Problem to solve. Search the data for the string "from" and extract every line where it appears.

Start of Data

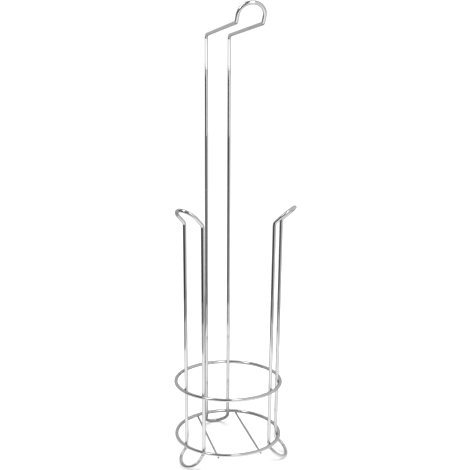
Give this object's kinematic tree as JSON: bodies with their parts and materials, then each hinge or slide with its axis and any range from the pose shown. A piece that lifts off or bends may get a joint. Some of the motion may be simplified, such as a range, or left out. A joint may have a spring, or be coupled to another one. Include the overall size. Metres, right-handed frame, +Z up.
{
  "type": "toilet roll stand",
  "caption": "Free-standing chromed wire stand: a tall looped mast with a level roll arm over a ringed basket for spare rolls.",
  "frame": {"origin": "on the floor, on the shared axis of the two basket rings", "axes": "+Z up; the mast stands at +Y and its arm reaches towards -Y; +X is to the right seen from the arm's end"},
  "size_m": [0.162, 0.1986, 0.6004],
  "materials": {
    "frame_wire": "bright chrome plate on drawn steel wire",
    "ring_wire": "bright chrome plate on drawn steel wire, rolled to a ring",
    "floor_wire": "bright chrome plate on thin drawn steel wire",
    "weld_bead": "chrome plate over a resistance weld, slightly uneven"
  },
  "bodies": {
    "root": {"mast_wire": "frame_wire", "left_guard_wire": "frame_wire", "right_guard_wire": "frame_wire", "lower_ring": "ring_wire", "upper_ring": "ring_wire", "left_floor_wire": "floor_wire", "right_floor_wire": "floor_wire", "lower_ring_welds": "weld_bead", "upper_ring_welds": "weld_bead", "floor_wire_welds": "weld_bead"}
  },
  "joints": []
}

End of Data

In response.
Give this object's kinematic tree as JSON: bodies with their parts and materials, then each hinge or slide with its axis and any range from the pose shown. A piece that lifts off or bends may get a joint. Some of the motion may be simplified, such as a range, or left out. A joint may have a spring, or be coupled to another one. Include the overall size. Metres, right-handed frame, +Z up.
  "frame": {"origin": "on the floor, on the shared axis of the two basket rings", "axes": "+Z up; the mast stands at +Y and its arm reaches towards -Y; +X is to the right seen from the arm's end"},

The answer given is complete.